Fastball With Movement

Lindsey
5 min readDec 31, 2014

--

In December of 2013, I sat on a train as it wound its way through San Francisco, out to the ocean. The sun was in season, and shadows danced across the pages as I read a book I’d borrowed from a friend: George Plimpton, On Sports. I’d read Paper Lion, I’d read his work at the Paris Review, but on sports is an anthology of essays he wrote for Harpers, and various other bougie mags. One essay in particular stuck out to me then, and remains burrowed deep in my marrow today.

Plimpton wrote about the many right fields we face in our lives. How as an old man on a community baseball team, he was usually sent out to right field. There are few switch hitters in rec leagues, you know. There’s not a lot of action over there. He spoke of staring at flowers and watching his teammates get the plays — and the glory and error that accompanied them. The beauty of right field, however, is that it will one day be your turn. The ball will fly upward, or bounce erratically on the grass to you. And you switch into gear. You catch it in your glove or you hurl it toward your cutoff man. But by god, man, this is your chance! An error would be tragic.

If my adult years prior to 2014 featured a series of right-handed hitters who pulled to left, this year I was delivered my golden pop fly to the wall. I took it, man.

I moved to New York one month before the beginning of the 2014 baseball season. I took an opportunity to write about sports for a living, but to do so, I had to leave the teams I love so deeply.

In the first few months, the Giants were on fire. And my sleep schedule, it turns out, was similarly torched. West Coast games start at 10:30pm eastern, but I’d stay up late in bed, eyes glued to MLB.tv, fingers hovering over a mixture of iMessages, tweets, and Gchat with my friends back home. What will this season bring, we wondered. Back in April, May, and especially June, we never could have known that we’d be weeping through our joy once again through the month of October.

I moved twice this year, have had three apartments. Three employers, three first days. Two haircuts, I’ve read 25 books, I’ve eaten at least 75 bagels. I dumped someone after he called Zelda Fitzgerald manipulative, crazy.

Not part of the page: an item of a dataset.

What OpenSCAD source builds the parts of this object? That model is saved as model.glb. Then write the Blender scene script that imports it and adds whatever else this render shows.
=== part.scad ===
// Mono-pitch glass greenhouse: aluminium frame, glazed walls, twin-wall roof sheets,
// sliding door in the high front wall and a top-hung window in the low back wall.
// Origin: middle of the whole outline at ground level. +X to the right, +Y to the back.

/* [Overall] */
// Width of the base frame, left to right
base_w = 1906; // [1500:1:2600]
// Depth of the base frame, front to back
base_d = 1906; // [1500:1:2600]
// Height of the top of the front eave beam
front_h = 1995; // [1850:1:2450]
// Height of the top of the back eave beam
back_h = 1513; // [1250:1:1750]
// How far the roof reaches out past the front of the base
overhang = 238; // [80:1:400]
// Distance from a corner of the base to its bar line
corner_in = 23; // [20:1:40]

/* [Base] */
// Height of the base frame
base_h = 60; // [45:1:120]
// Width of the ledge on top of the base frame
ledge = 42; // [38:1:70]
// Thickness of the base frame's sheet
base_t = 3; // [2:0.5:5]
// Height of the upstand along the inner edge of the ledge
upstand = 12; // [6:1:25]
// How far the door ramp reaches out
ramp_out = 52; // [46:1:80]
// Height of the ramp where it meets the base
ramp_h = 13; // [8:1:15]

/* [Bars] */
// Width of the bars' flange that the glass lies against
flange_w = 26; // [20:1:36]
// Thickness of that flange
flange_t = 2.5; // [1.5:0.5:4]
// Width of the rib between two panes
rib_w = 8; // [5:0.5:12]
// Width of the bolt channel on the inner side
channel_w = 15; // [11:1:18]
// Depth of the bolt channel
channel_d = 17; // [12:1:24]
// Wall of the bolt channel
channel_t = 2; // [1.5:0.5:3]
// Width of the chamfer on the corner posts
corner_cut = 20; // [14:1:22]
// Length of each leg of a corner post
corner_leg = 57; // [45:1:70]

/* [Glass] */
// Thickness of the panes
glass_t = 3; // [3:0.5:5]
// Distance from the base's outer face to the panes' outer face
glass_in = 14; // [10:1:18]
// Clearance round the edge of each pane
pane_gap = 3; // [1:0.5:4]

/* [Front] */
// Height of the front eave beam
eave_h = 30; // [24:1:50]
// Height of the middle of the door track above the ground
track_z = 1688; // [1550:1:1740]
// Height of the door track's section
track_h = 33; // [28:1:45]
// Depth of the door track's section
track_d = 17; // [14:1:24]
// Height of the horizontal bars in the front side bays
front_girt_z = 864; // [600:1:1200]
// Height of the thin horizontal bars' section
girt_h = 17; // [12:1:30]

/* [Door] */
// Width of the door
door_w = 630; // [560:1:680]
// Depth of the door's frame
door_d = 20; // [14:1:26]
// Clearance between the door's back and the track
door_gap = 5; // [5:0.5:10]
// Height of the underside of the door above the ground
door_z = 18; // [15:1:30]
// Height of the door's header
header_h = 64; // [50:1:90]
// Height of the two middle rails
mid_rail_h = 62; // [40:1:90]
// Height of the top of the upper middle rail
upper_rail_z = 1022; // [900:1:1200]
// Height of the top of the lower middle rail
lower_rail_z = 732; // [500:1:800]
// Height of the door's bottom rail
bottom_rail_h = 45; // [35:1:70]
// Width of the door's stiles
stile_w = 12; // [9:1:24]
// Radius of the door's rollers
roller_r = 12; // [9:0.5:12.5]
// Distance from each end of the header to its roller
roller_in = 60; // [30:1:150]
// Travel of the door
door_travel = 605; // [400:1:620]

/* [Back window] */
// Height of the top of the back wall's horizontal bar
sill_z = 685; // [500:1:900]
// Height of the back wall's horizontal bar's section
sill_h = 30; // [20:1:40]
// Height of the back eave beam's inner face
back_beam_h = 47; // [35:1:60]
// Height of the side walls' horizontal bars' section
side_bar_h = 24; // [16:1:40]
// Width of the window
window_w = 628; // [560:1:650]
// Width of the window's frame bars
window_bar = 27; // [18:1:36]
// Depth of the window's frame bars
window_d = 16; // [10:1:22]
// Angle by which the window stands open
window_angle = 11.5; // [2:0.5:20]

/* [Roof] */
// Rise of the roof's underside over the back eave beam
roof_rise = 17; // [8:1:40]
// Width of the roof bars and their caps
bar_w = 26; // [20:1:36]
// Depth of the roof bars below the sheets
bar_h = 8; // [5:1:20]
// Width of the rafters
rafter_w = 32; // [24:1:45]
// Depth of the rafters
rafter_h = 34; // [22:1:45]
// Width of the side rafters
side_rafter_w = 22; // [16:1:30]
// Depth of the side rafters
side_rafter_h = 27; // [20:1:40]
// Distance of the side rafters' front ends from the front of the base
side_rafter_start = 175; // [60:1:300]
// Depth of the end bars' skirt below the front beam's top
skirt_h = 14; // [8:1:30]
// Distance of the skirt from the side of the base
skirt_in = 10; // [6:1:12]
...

Through it all (or most — things have settled since November), I had baseball to anchor me back to San Francisco, back to my friends. To act as a constant, my only constant. To lull me to sleep as I returned from parties on Fridays and Saturdays. The sixth inning begins at midnight. Nothing good happens after 2am, but anything could happen until 1:30.

I spent the autumn miserable at a media company that couldn’t find a fit for me; I couldn’t find a fit for them. I wept at my desk and passed the time by reading long essays. Wednesdays, when the Giants played at 3:30, were the highlights of my week. I was most productive during those games: I couldn’t leave my desk, and I felt guilty having the game streaming in a corner of my monitor.

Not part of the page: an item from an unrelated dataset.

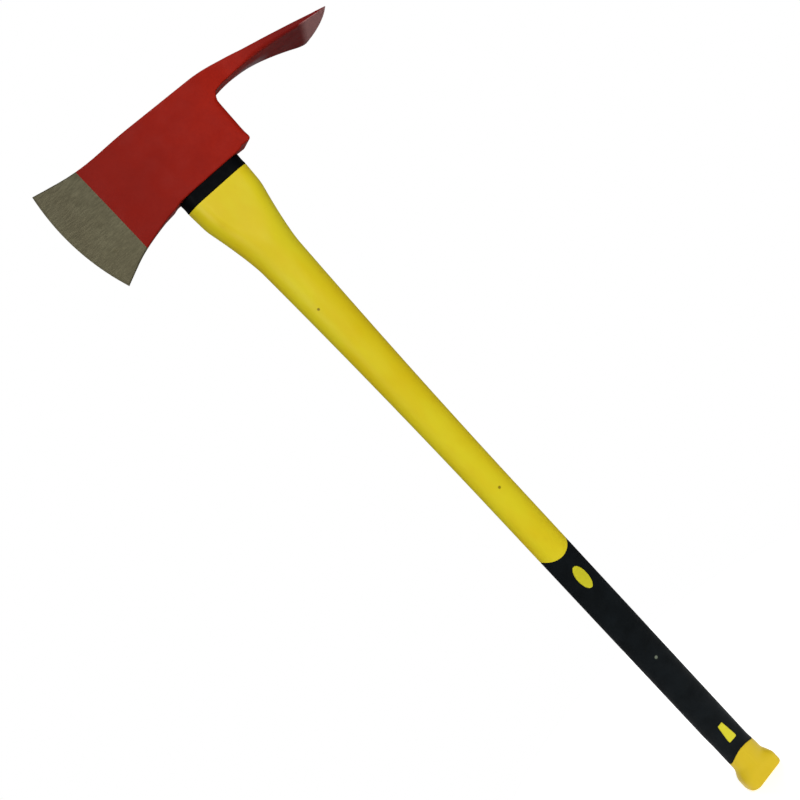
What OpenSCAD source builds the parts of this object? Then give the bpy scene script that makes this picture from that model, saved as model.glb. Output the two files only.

October was when everything changed. It always is, I suppose. Professionally, personally, I felt defeated. But the Giants were hot. They’d snuck into the playoffs.

It was this October that taught me how to love baseball. I loved baseball before, of course, but it was this year that I found the beauty beyond the action, beyond the home runs, beyond the sliders that catch the corner. It’s the statistical anomalies — I went to Pittsburgh and watched Brandon Crawford, a decidedly terrible hitter, hit a grand slam. In DC, I shivered in my jersey as the Giants slid back from a shutout in the bottom of the ninth inning with two outs. It took them eighteen innings, but by god, they did it. It was this team, this season, this year that taught me that baseball is beautiful because — not despite — its wild unpredictability. I am a person who craves control, a tendency developed as a function of necessity. There’s none of that shit in baseball. For 162 nights per year, I am freed from that weight.

I went back to my dream job the week of the World Series. It would be my final fly ball to the right field of my year. The night of Game 7, in which Madison Bumgarner once again blew away my understanding of baseball, humans, how blessed I am, I sat huddled over my computer in head-to-toe Giants gear. I had two posts ready to launch: one for the Giants, one for the Royals. The Giants won. Again. I published. I wept.

Baseball had floated me through my first year in a new city, and it’d gone out in glory. The season slunk away like the tide on my home coast. I had to say goodbye to the team that had anchored me back to San Francisco. It was time; it was fine. It was all so shockingly convenient.

The day after the World Series ended, Roger Angell published his gamer. In it, he described the way Pablo Sandoval caught the last out of the series. His last play as a Giant, as the offseason would turn out.

“He made the last out of the season, catching a harmless pop in foul ground and falling backward to the turf, splayed there in his delight.”

When I read this now, two months removed from the World Series and the turbulent eight months that preceded it, I find new relevance. He could be describing me, on this last day of December.

I feel the same, Roger. I feel the same.